Bloody Mary has been invoked by many names, Mary Worth, Hell Mary, Mary White or Mary Jane, however the fate of all those who call upon her have always been terrible indeed. Always identified as an evil spirit, her tale emerged from British folklore in the 1700s, and took on a new vengeful twist with the advent of the Internet in the 1990s.
Chain letters have been circulating online since the 1990s when email first became popular.
In some versions of the story, the ghost of Mary kills anyone who summons her. In other versions, she merely scares the wits out of them. This version was one of the first to appear online in 1994:
"When I was about nine years old, I went to a friend's for a birthday/slumber party. There were about 10 other girls there. About midnight, we decided to play Mary Worth. Some of us had never heard of this, so one of the girls told the story.
As best anyone can tell, the legend of Bloody Mary and its comparably gory variants emerged in the early 1960s as an adolescent party game. In most versions, there's no connection drawn between the Bloody Mary whose ghost haunts bathroom mirrors and the British queen of the same name. Likewise, there is no apparent connection between the Mary Worth of the legend and the Mary Worth of comic strip fame.
Folklorist Alan Dunes has suggested that Bloody Mary is a metaphor for the onset of puberty in girls, describing both the fear of one's body changing and the excitement of the taboo nature of sex. Others argue that the story is just the product of an overactive childhood imagination. Developmental psychologist Jean Piaget describes this as "nominal realism," the belief that words and thoughts can influence real-world events.
That said, there's a body of folklore and superstition attributing magical and/or divinatory properties to mirrors dating back to ancient times. The most familiar of these lingering into modernity is the centuries-old superstition that breaking a mirror brings bad luck.
The idea that one can foretell the future by peering into a mirror was first described in the Bible (1 Corinthians 13) as "see[ing] through a glass, darkly." There are mentions of looking-glass divination in Chaucer's "Squire's Tale," written in 1390, Spenser's "The Faerie Queen" (1590), and Shakespeare's "Macbeth" (1606), among other early literary sources.
A particular form of divination associated with Halloween in the British Isles entailed gazing into a mirror and performing a nonverbal ritual to summon a vision of one's future betrothed.
Robert Burns, the Scottish poet, wrote in 1787 of standing before a mirror, eating an apple, and holding a candlestick. If you do so, Burns writes, a spirit will appear.
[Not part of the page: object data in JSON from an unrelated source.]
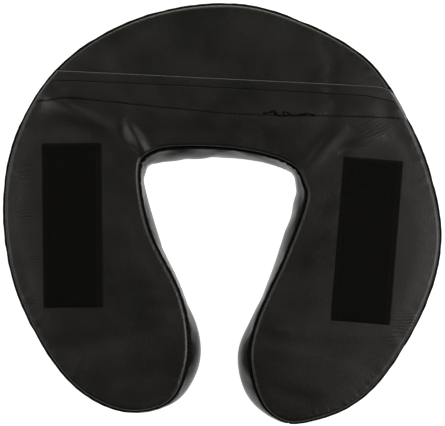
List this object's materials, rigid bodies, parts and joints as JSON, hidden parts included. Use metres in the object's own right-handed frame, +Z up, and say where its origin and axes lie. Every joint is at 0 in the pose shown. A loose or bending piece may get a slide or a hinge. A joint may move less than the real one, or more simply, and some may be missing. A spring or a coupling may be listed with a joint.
{
  "type": "horseshoe face rest cushion",
  "caption": "Horseshoe face rest cushion for a massage table: foam core in a sewn black leatherette cover, lap closure and hook strips on the back.",
  "frame": {"origin": "on the ground under the middle of the cushion, which lies face down as stored", "axes": "+Z up, out of the back of the cover and its hook strips; +Y from the two arm tips to the closed end; +X to the right seen from above the back"},
  "size_m": [0.2984, 0.2838, 0.07],
  "materials": {
    "foam": "matte",
    "cover": "satin",
    "thread": "matte",
    "loop_tape": "matte",
    "hook_tape": "matte"
  },
  "bodies": {
    "root": {"foam_core": "foam", "face_panel": "cover", "back_panel": "cover", "back_cap_panel": "cover", "inner_boxing": "cover", "outer_boxing": "cover", "back_seam_thread": "thread", "face_seam_thread": "thread", "left_tip_seam_thread": "thread", "right_tip_seam_thread": "thread", "closure_loop_tape": "loop_tape", "closure_hook_tape": "hook_tape", "lap_upper_stitch": "thread", "lap_lower_stitch": "thread", "left_hook_strip": "hook_tape", "left_strip_stitch": "thread", "right_hook_strip": "hook_tape", "right_strip_stitch": "thread"}
  },
  "joints": []
}
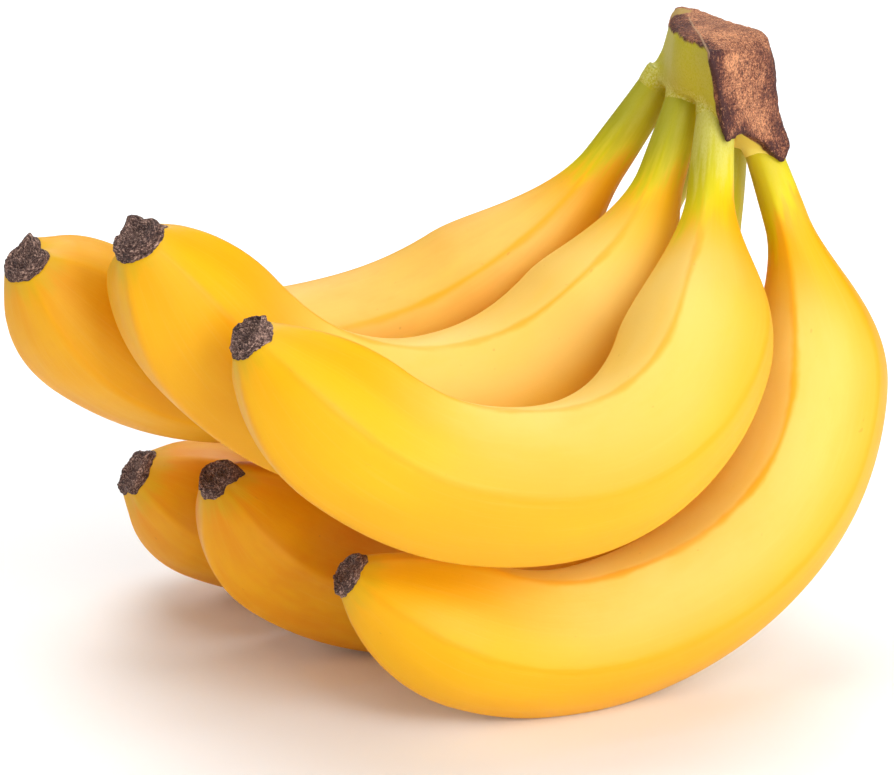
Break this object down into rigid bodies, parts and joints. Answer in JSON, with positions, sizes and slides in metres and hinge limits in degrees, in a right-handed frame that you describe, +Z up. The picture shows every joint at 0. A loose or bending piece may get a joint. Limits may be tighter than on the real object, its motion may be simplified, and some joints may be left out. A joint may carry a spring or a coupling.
{
  "type": "bunch of bananas",
  "caption": "Bunch of ripe bananas in two rows that fan out from one dried crown, lying on the bananas of its lower row.",
  "frame": {"origin": "middle of the bunch's bounding box, on the surface that it lies on", "axes": "+X from the flower ends towards the crown, +Y from the front bananas to the back ones, +Z up"},
  "size_m": [0.2095, 0.1448, 0.1531],
  "materials": {
    "peel": "smooth waxy ripe banana peel, satin, yellow-green at the stalks",
    "dried_stalk": "matt brown dried plant tissue, with fibres, flecks and a green flank on the crown"
  },
  "bodies": {
    "root": {"banana_upper_front": "peel", "banana_upper_middle": "peel", "banana_upper_back": "peel", "banana_lower_front": "peel", "banana_lower_middle": "peel", "banana_lower_back": "peel", "crown": "dried_stalk"}
  },
  "joints": []
}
A variation of this story appears in the fairy tale "Snow White," written by the Brothers Grimm. As everyone who grew up reading "Snow White" (or even watching the animated Disney version) knows, the mirror-obsessed queen was ultimately destroyed by her own vanity.
A more visceral rendition of the same moral admonishment appears in a book of folklore published in 1883:
"When a boy, one of my aunts who lived in Newcastle-on-Tyne used to tell me of a certain girl that she knew who was very vain and fond of standing before the looking glass admiring herself. One night as she stood gazing, lo! all of her ringlets were covered with dripping sulphur, and the devil appeared peeping over her shoulder."
A superstition that lingered from the 18th century well into the 20th held that mirrors must be covered or turned to face the wall in the presence of a dead person. Some said this was to signify "an end to all vanity." Others took it to be a demonstration of respect for the dead. Still others believed an uncovered mirror was an open invitation for ghostly apparitions to appear.
Like so many horror legends and traditional ghost stories, "Bloody Mary" has proven a natural for adaptation into popular novels, stories, comic books, movies, and even dolls.